— start of Recorded information —
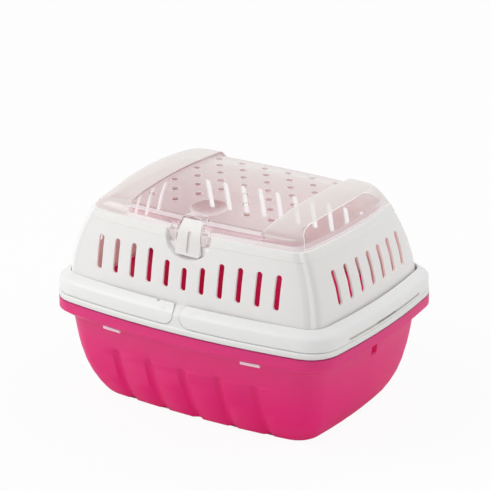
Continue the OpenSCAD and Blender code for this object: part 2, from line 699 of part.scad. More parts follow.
module lid() {
    color([0.88, 0.8, 0.82, 0.5])
    translate([0, 0, tub_height]) {
        difference() {
            union() {
                difference() {
                    lid_form(0);
                    panel_space(0);
                    difference() {
                        lid_form(lid_wall);
                        panel_space(lid_wall);
                    }
                }
                at_scoop() intersection() {
                    translate([0, 0, scoop_ball - scoop_depth]) sphere(r = scoop_ball + lid_wall, $fn = 64);
                    translate([0, 0, -scoop_depth - 5]) cylinder(r = scoop_r + 1, h = scoop_depth + 4.2);
                }
                translate([0, -seat_front + 5.9, 0]) upright(seat_front - 5.9 + cut_back + 2)
                    arch_face(latch_half + 2.3, arch_rise, hood_height + 0.6);
            }
            air_holes();
            window_recesses();
            at_scoop() translate([0, 0, scoop_ball - scoop_depth]) sphere(r = scoop_ball, $fn = 64);
            translate([0, -far, 0]) upright(far + cut_back)
                arch_face(latch_half + side_gap, arch_rise - 1.8, hood_height - 3);
        }
        latch_ears();
        for (s = [0, 1]) mirror([s, 0, 0]) knuckle();
    }
}

// The latch's front face from the side, from its lower end up, as [y, height] from its pivot
latch_foot = [[-1, -1], [-0.9, -0.92], [-0.72, -0.64], [-0.6, -0.33], [-0.41, -0.02]];
latch_head = [[0.03, 0.48], [0.3, 0.69], [0.65, 0.99]];
latch_line = concat([for (v = latch_foot) [v.x * latch_out, v.y * latch_reach]],
                    [for (v = latch_head) [v.x * latch_out, v.y * latch_rise]]);
catch_reach = 0.7;
nose_drop = catch_h - latch_h - side_gap - 0.4;
groove_width = 2.2;
groove_depth = 0.8;
latch_low = -latch_reach + 1.6;
// The space from the front face of the latch to d behind it, seen from the side
module latch_layer(d) {
    line = shifted(latch_line, d);
    polygon(concat(latch_line, [for (i = [len(line) - 1:-1:0]) line[i]]));
}
module latch_side() {
    tip = pocket_low_y - catch_reach - side_gap / 2 - 0.1 - latch_y;
    back = shifted(latch_line, latch_wall);
    latch_layer(latch_wall);
    // The nose below the catch
    polygon([[back[1].x - 1, latch_low], [tip - 0.5, latch_low], [tip, latch_low + 0.6],
             [tip, nose_drop], [back[2].x - 1, nose_drop + 0.6]]);
    // The boss round the pins stays behind the front face
    difference() {
        circle(r = latch_pin / 2 + 1.1);
        latch_layer(-latch_wall);
    }
}
module latch_tab() {
    color([0.95, 0.95, 0.94])
    translate([0, latch_y, tub_height + latch_h]) {
        difference() {
            intersection() {
                translate([-latch_width, 0, 0]) sideways(2 * latch_width) latch_side();
                translate([0, -latch_width, 0]) upright(2 * latch_width) latch_face();
            }
            // The groove down the middle follows the front face
            translate([-groove_width / 2, 0, 0]) sideways(groove_width) intersection() {
                latch_layer(groove_depth);
                translate([-latch_width, latch_low + 0.4]) square([2 * latch_width, latch_reach]);
            }
        }
        translate([-latch_half - 4, 0, 0]) rotate([0, 90, 0])
            cylinder(d = latch_pin, h = latch_width + 8);
    }
}
// One side of the latch, seen from the front, is mirrored to the other
module latch_face() {
    top_half = latch_top_width / 2;
    for (s = [0, 1]) mirror([s, 0]) {
        polygon([[0, latch_rise], [top_half - 2.6, latch_rise], [top_half - 0.7, latch_rise - 0.9],
                 [top_half, latch_rise - 2.8], [latch_half - 0.5, -0.44 * latch_reach],
                 [latch_half, 2 - latch_reach], [latch_half - 1, -latch_reach - 0.1],
                 [0, -latch_reach - 0.1]]);
    }
}

// ---- Handles ----
handle_top = flange + handle_height + 0.6;
handle_low = flange + 0.6;
handle_corner = rim_corner - 1.5;
wall_in = handle_wall + 0.4;
// The channel section of the handles: [in from the end of the rim, in from its side, height, corner radius]
handle_section = [for (v = [
        [0.4, 0.2, handle_low], [0.4, 0.2, handle_top - 7.8], [1.1, 0.9, handle_top - 6],
        [2.6, 2.3, handle_top - 4.6], [9.1, 7.1, handle_top - 0.6], [10.4, 8.1, handle_top],
        [10.5, 8.2, handle_top - 3], [wall_in + 6.1, 6.6, handle_top - 3],
        [wall_in + 1.1, 3.5, handle_top - 6.6], [wall_in, handle_wall + 0.2, handle_top - 8.4],
        [wall_in, handle_wall + 0.2, handle_low]])
    [v[0], handle_out + v[1], v[2], handle_corner + 0.4 - 0.88 * v[0]]];
// The same section filled in, for the bosses and ribs
solid_section = concat(
    [for (i = [0:5]) handle_section[i] +
        (i == 0 ? [1, 1, 0, -1] : i == 5 ? [0, 0, -0.6, 0] : [0.6, 0.6, -0.5, -0.6])],
    [handle_section[6] + [0, 0, -10, 0]]);

// A section carried round the right-hand end, from the middle of the front to the middle of the back
module round_end(section) {
    rows = [for (v = section)
        let (b = rim_b - v[1], q = outline([rim_a - v[0], b, b, long_bow * 0.98, end_bow * 0.96, v[3]]))
        [for (i = [0:len(q) / 2]) [q[i].x, q[i].y, v[2]]]];
    m = len(section);
    n = len(rows[0]);
    // One face follows the section at each place along the way
    polyhedron([for (i = [0:n - 1]) for (k = [m - 1:-1:0]) rows[k][i]],
        concat(side_faces(m, n, false), [[for (i = [0:m - 1]) i]],
               [[for (i = [m - 1:-1:0]) (n - 1) * m + i]]),
        convexity = 8);
}

rib = 1.8;
module arm_ribs() {
    for (my = [0, 1]) mirror([0, my, 0]) {
        // Solid boss round each pivot
        translate([pivot_x, -pin_tip - handle_wall - 2, pivot_h]) rotate([-90, 0, 0])
            cylinder(r = pin_diameter / 2 + 4, h = 3 * handle_wall + 6);
        for (x = [1, 2, 3]) translate([pivot_x + x * 26, -rim_b, 0])
            cube([rib, rim_b / 3, flange + handle_height]);
    }
    for (y = [-2, -1, 1, 2]) translate([rim_a - 2 * end_shelf, y * 34 - rib / 2, 0])
        cube([2 * end_shelf, rib, flange + handle_height]);
}
module grip_cuts() {
    low = handle_low + 1.8;
    high = low + 2.3;
    // A shallow groove along the foot of the grip, open in its middle
    intersection() {
        round_end([for (v = [[-1, low], [-1, high], [1.6, high], [1.6, low]])
            [v[0], handle_out + v[0], v[1], handle_corner - 1]]);
        translate([0, -grip_groove / 2, 0]) cube([far, grip_groove, flange + handle_height]);
    }
    translate([rim_a - 6, -grip_window / 2, low]) cube([far, grip_window, high - low]);
    // A small notch in the back arm's top edge
    translate([pivot_x + 7.5, rim_b - handle_out - 10.4, handle_top - 1.6]) cube([2.6, 4, 4]);
}
// The handle on the right, lying on the flange
module handle() {
    color([0.94, 0.94, 0.93])
    translate([0, 0, tub_height]) {
        difference() {
            intersection() {
                union() {
                    round_end(handle_section);
                    intersection() {
                        round_end(solid_section);
                        arm_ribs();
                    }
                }
                // Both arms end round the pivot
                union() {
                    translate([pivot_x, -rim_width, 0]) cube([far, 2 * rim_width, 2 * handle_top]);
                    turned_end();
                }
            }
            for (my = [0, 1]) mirror([0, my, 0])
                translate([pivot_x, 0, pivot_h])
                    turned(pin_diameter / 2 + pin_gap, -pin_tip - 0.4, -foot_bb / 2);
            grip_cuts();
        }
    }
}
module turned_end() {
    translate([pivot_x, 0, pivot_h]) turned(handle_end_r, -rim_width, rim_width);
}
module handle_right() {
    handle();
}
module handle_left() {
    rotate([0, 0, 180]) handle();
}

base_tub();
hood();
lid();
latch_tab();
handle_left();
handle_right();
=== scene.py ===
# %% [markdown]
# # A small-animal carrier in coloured and clear plastic
# The carrier has six moulded pieces: a pink tub, a white vented hood, a clear roof, a latch and two
# folding handles. A CAD program has already made them as exact solids. Here they get their looks:
# smooth skins, plastics that behave like plastic, a table to stand on and studio light. The first
# lines load the solids. Each one belongs to a body named in model.json, and nothing here moves or
# resizes it.

# %% Load the pieces
import json
import math

import bpy
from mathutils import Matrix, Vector


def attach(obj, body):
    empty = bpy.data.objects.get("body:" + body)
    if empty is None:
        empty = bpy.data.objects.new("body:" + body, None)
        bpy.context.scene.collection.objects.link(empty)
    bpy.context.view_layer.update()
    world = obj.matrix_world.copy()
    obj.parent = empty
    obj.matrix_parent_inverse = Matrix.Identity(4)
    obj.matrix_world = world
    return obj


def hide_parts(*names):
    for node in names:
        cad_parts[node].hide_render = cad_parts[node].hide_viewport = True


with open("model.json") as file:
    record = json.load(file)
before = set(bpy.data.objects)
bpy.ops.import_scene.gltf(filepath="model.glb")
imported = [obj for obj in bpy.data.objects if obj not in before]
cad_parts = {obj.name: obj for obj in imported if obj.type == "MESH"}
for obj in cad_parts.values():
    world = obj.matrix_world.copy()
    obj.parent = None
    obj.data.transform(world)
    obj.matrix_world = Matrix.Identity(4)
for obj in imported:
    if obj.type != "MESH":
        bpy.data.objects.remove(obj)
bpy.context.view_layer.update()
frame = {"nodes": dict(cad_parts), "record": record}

print("solids:", sorted(frame["nodes"]))

# %% [markdown]
# ## The camera
# A long lens far away keeps the carrier's upright edges nearly parallel, so its proportions read
# truly. A camera can be aimed at a target object, but here it is set by where it stands and by two
# angles: the azimuth says how far round the right-hand side it stands, and the elevation how
# steeply it looks down. Numbers are exact and easy to change. It comes first so that every later
# step can be checked from the same place.

# %% Camera
AZIMUTH, ELEVATION = math.radians(32.324), math.radians(21.157)
CAMERA_STAND = Vector((1.1497, -1.8150, 0.9732))
SENSOR_MM, LENS_MM = 36.0, 187.0
CARRIER_MIDDLE = Vector((0.0, 0.0, 0.1))

towards_camera = Vector((
    math.sin(AZIMUTH) * math.cos(ELEVATION),
    -math.cos(AZIMUTH) * math.cos(ELEVATION),
    math.sin(ELEVATION),
))
camera_data = bpy.data.cameras.new("camera")
camera_data.sensor_width = SENSOR_MM
camera_data.lens = LENS_MM
camera = bpy.data.objects.new("camera", camera_data)
camera.location = CAMERA_STAND
camera.rotation_euler = (-towards_camera).to_track_quat("-Z", "Y").to_euler()
bpy.context.scene.collection.objects.link(camera)
bpy.context.scene.camera = camera
print("camera", round((CAMERA_STAND - CARRIER_MIDDLE).length, 3), "m from the middle of the carrier")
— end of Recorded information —
Show every line from the listing above in which the string "link" appears.

        bpy.context.scene.collection.objects.link(empty)
bpy.context.scene.collection.objects.link(camera)